* STORED DATA *
============

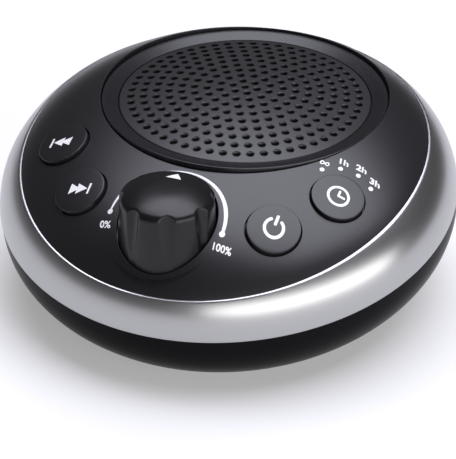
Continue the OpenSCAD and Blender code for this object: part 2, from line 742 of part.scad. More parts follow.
module speaker_magnet() color([0.12, 0.12, 0.13]) on_grille(basket_foot_z - plate_t - magnet_t) difference() {
  cylinder(r = magnet_r, h = magnet_t);
  translate([0, 0, -1]) cylinder(r = 9, h = magnet_t + 2);
}

module speaker_yoke() color([0.62, 0.63, 0.65]) on_grille(basket_foot_z - 2*plate_t - magnet_t) {
  cylinder(r = magnet_r - 1, h = plate_t);
  cylinder(r = pole_r, h = 2*plate_t + magnet_t, $fn = 64);
}

module voice_coil() color([0.72, 0.4, 0.2]) on_grille(0) difference() {
  translate([0, 0, basket_foot_z - 4]) cylinder(r = coil_gap_r + former_t/2, h = cone_neck_z + 4 - basket_foot_z, $fn = 64);
  translate([0, 0, basket_foot_z - 5]) cylinder(r = coil_gap_r - former_t/2, h = 30, $fn = 64);
}

module speaker_cone() color([0.2, 0.2, 0.21]) on_grille(0) rotate_extrude() polygon([
  [coil_gap_r + former_t/2 + slip, cone_neck_z - 1.5], [coil_gap_r + former_t/2 + slip, cone_neck_z],
  [cone_r, cone_rim_z], [cone_r, cone_rim_z - cone_t],
  [coil_gap_r + former_t/2 + cone_t, cone_neck_z - cone_t - 1]
]);

cap_r = 8;
cap_rise = 2.2;
cap_sphere_r = (cap_r*cap_r + cap_rise*cap_rise)/(2*cap_rise);
cap_foot_z = cone_neck_z + (cone_rim_z - cone_neck_z)*(cap_r - coil_gap_r)/(cone_r - coil_gap_r) + 0.15;

module speaker_dust_cap() color([0.1, 0.1, 0.1]) on_grille(cap_foot_z) intersection() {
  translate([0, 0, cap_rise - cap_sphere_r]) difference() {
    sphere(r = cap_sphere_r);
    sphere(r = cap_sphere_r - 0.3);
  }
  cylinder(r = cap_r, h = 5);
}

module speaker_surround() color([0.05, 0.05, 0.05]) on_grille(0) rotate_extrude() polygon(concat(
  [[cone_r + slip, cone_rim_z - cone_t], [cone_r + slip, cone_rim_z]],
  [for (a = [180:-15:0]) [cone_r + roll_r + 0.3 + roll_r*cos(a), speaker_z + 0.1 + roll_r*0.55*sin(a)]],
  [[throat_r + 0.5, speaker_z + 0.35], [throat_r + 0.5, speaker_z + slip], [throat_r - 0.95, speaker_z + slip]],
  [for (a = [0:15:180]) [cone_r + roll_r + 0.3 + (roll_r - 0.4)*cos(a), speaker_z - 0.3 + roll_r*0.55*sin(a)]]
));

module speaker_spider() color([0.75, 0.6, 0.35]) on_grille(0) {
  waves = 4;
  inner_r = coil_gap_r + former_t/2 + slip;
  span = spider_r - inner_r;
  rotate_extrude() polygon(concat(
    [for (i = [0:4*waves]) [inner_r + span*i/(4*waves), spider_z + 0.15 + 0.5*sin(90*i)]],
    [for (i = [4*waves:-1:0]) [inner_r + span*i/(4*waves), spider_z - 0.15 + 0.5*sin(90*i)]]
  ));
  difference() {
    translate([0, 0, basket_foot_z + 1.2]) cylinder(r = spider_r + 0.9, h = spider_z - basket_foot_z - 1.2 + 0.3);
    translate([0, 0, basket_foot_z]) cylinder(r = spider_r - 0.2, h = 10);
  }
}

module speaker_screws() color([0.6, 0.6, 0.62]) on_grille(speaker_z - flange_t)
  for (i = [0:3]) rotate([0, 0, 45 + 90*i]) translate([speaker_screw_r, 0, 0]) small_screw(flange_t + gasket_t + 0.9, speaker_head_r);

// Leads ----------------------------------------------------------------------
lead_r = 0.6;
lead_sides = 8;
lead_gap = 0.35;

function bezier(p, t) =
  pow(1 - t, 3)*p[0] + 3*pow(1 - t, 2)*t*p[1] + 3*(1 - t)*t*t*p[2] + pow(t, 3)*p[3];
function unit(v) = v/norm(v);

// Tube of round section along a curve of four control points
module lead(p, rings = 18) {
  centres = [for (i = [0:rings]) bezier(p, i/rings)];
  ways = [for (i = [0:rings]) unit(centres[min(i + 1, rings)] - centres[max(i - 1, 0)])];
  flat = cross(p[3] - p[0], p[1] - p[0] + p[3] - p[2]);
  sides = [for (w = ways) unit(cross(w, flat))];
  points = [for (i = [0:rings], k = [0:lead_sides - 1])
    let (a = 360*k/lead_sides) centres[i] + lead_r*(cos(a)*sides[i] + sin(a)*cross(ways[i], sides[i]))];
  walls = [for (i = [0:rings - 1], k = [0:lead_sides - 1])
    let (n = (k + 1)%lead_sides)
    [i*lead_sides + k, i*lead_sides + n, (i + 1)*lead_sides + n, (i + 1)*lead_sides + k]];
  last = rings*lead_sides;
  polyhedron(points, concat(walls,
    [[for (k = [lead_sides - 1:-1:0]) k]], [[for (k = [0:lead_sides - 1]) last + k]]), convexity = 4);
}

module speaker_leads() color([0.6, 0.05, 0.05]) {
  tag = [spider_r + 1.5 + tag_l, grille_y, basket_foot_z + 1.7];
  plug = [plug_x + lead_step/2, plug_y, main_board_top + plug_size[2] - 1];
  for (k = [0, 1]) let (y = 3*k - 1.5, x = -lead_step*k)
    lead([plug + [x, lead_gap, 0], plug + [x, 8, 2], tag + [11, y, -6], tag + [lead_gap, y, 0]]);
}

module socket_leads() color([0.1, 0.1, 0.1]) {
  plug = [-plug_x - lead_step/2, plug_y, main_board_top + plug_size[2] - 1];
  tail = [-lead_step/2, pocket_floor_y - pocket_t - socket_body_l - socket_tag_l, socket_h];
  for (k = [0, 1]) let (x = lead_step*k)
    lead([plug + [x, lead_gap, 0], plug + [x - 9, 22, 4], tail + [x - 10, -14, -4], tail + [x, -lead_gap, 0]]);
}

base_shell();
trim_band();
top_cover();
grille_bezel();
speaker_grille();
dust_screen();
volume_knob();
pot_shaft();
pot_body();
pot_nut();
control_board();
previous_button();
next_button();
power_button();
timer_button();
previous_plunger();
next_plunger();
power_plunger();
timer_plunger();
tact_switches();
left_button_board();
right_button_board();
button_board_screws();
timer_leds();
lamp_pipes();
speaker_basket();
speaker_yoke();
speaker_magnet();
speaker_top_plate();
speaker_gasket();
speaker_screws();
speaker_cone();
speaker_dust_cap();
voice_coil();
speaker_surround();
speaker_spider();
main_board();
amplifier_parts();
main_board_screws();
power_socket();
speaker_leads();
socket_leads();
rubber_feet();
base_screws();
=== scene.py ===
"""White noise sound machine: a leaning pebble with a black domed cover, a satin
silver band, a black bowl base, a perforated speaker grille, a fluted volume
knob and four round buttons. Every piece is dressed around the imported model."""

import json
import math

import bmesh
import bpy
import numpy as np
from mathutils import Matrix, Vector
from mathutils.geometry import delaunay_2d_cdt

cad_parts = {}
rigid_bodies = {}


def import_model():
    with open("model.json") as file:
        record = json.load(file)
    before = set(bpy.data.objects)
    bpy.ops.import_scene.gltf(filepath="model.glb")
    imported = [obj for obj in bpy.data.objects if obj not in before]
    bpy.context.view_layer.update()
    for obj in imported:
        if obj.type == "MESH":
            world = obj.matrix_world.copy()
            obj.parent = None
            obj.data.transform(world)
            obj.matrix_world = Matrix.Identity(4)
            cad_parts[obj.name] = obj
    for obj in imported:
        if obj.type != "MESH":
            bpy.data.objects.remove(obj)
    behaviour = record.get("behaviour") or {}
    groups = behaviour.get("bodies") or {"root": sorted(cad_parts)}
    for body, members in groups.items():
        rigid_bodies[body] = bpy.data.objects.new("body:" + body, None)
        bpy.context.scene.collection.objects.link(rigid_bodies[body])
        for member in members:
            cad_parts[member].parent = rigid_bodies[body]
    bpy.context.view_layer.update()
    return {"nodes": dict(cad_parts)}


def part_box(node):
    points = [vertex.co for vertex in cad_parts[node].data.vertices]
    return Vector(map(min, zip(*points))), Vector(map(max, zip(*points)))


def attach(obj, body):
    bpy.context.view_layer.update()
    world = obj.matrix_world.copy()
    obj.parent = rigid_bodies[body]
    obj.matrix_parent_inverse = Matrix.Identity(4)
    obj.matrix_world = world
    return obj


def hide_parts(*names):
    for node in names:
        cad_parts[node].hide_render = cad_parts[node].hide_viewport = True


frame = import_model()
NODES = frame["nodes"]

bl_info = {
    "name": "Sound Machine",
    "version": (1, 0, 0),
    "blender": (4, 5, 0),
    "location": "3D View > Sidebar > Sound Machine",
    "description": "Dresses the packed sound machine with its skins, controls, print and studio",
    "category": "Add Mesh",
}

MM = 0.001
UP = np.array([0.0, 0.0, 1.0])
BAND_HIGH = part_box("trim_band")[1]
GRILLE_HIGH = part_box("speaker_grille")[1]
BEZEL_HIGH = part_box("grille_bezel")[1]
KNOB_LOW, KNOB_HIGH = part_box("volume_knob")


# ---------------------------------------------------------------- settings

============

* WORK TO DO *
Transcribe, exactly and exclusively, the run of lines that opens with the line bearing "module socket_leads() color([0.1, 0.1, 0.1])" and closes with the line bearing "bpy.data.objects.remove(obj)".

* RESPONSE TO THIS EXERCISE *
module socket_leads() color([0.1, 0.1, 0.1]) {
  plug = [-plug_x - lead_step/2, plug_y, main_board_top + plug_size[2] - 1];
  tail = [-lead_step/2, pocket_floor_y - pocket_t - socket_body_l - socket_tag_l, socket_h];
  for (k = [0, 1]) let (x = lead_step*k)
    lead([plug + [x, lead_gap, 0], plug + [x - 9, 22, 4], tail + [x - 10, -14, -4], tail + [x, -lead_gap, 0]]);
}

base_shell();
trim_band();
top_cover();
grille_bezel();
speaker_grille();
dust_screen();
volume_knob();
pot_shaft();
pot_body();
pot_nut();
control_board();
previous_button();
next_button();
power_button();
timer_button();
previous_plunger();
next_plunger();
power_plunger();
timer_plunger();
tact_switches();
left_button_board();
right_button_board();
button_board_screws();
timer_leds();
lamp_pipes();
speaker_basket();
speaker_yoke();
speaker_magnet();
speaker_top_plate();
speaker_gasket();
speaker_screws();
speaker_cone();
speaker_dust_cap();
voice_coil();
speaker_surround();
speaker_spider();
main_board();
amplifier_parts();
main_board_screws();
power_socket();
speaker_leads();
socket_leads();
rubber_feet();
base_screws();
=== scene.py ===
"""White noise sound machine: a leaning pebble with a black domed cover, a satin
silver band, a black bowl base, a perforated speaker grille, a fluted volume
knob and four round buttons. Every piece is dressed around the imported model."""

import json
import math

import bmesh
import bpy
import numpy as np
from mathutils import Matrix, Vector
from mathutils.geometry import delaunay_2d_cdt

cad_parts = {}
rigid_bodies = {}


def import_model():
    with open("model.json") as file:
        record = json.load(file)
    before = set(bpy.data.objects)
    bpy.ops.import_scene.gltf(filepath="model.glb")
    imported = [obj for obj in bpy.data.objects if obj not in before]
    bpy.context.view_layer.update()
    for obj in imported:
        if obj.type == "MESH":
            world = obj.matrix_world.copy()
            obj.parent = None
            obj.data.transform(world)
            obj.matrix_world = Matrix.Identity(4)
            cad_parts[obj.name] = obj
    for obj in imported:
        if obj.type != "MESH":
            bpy.data.objects.remove(obj)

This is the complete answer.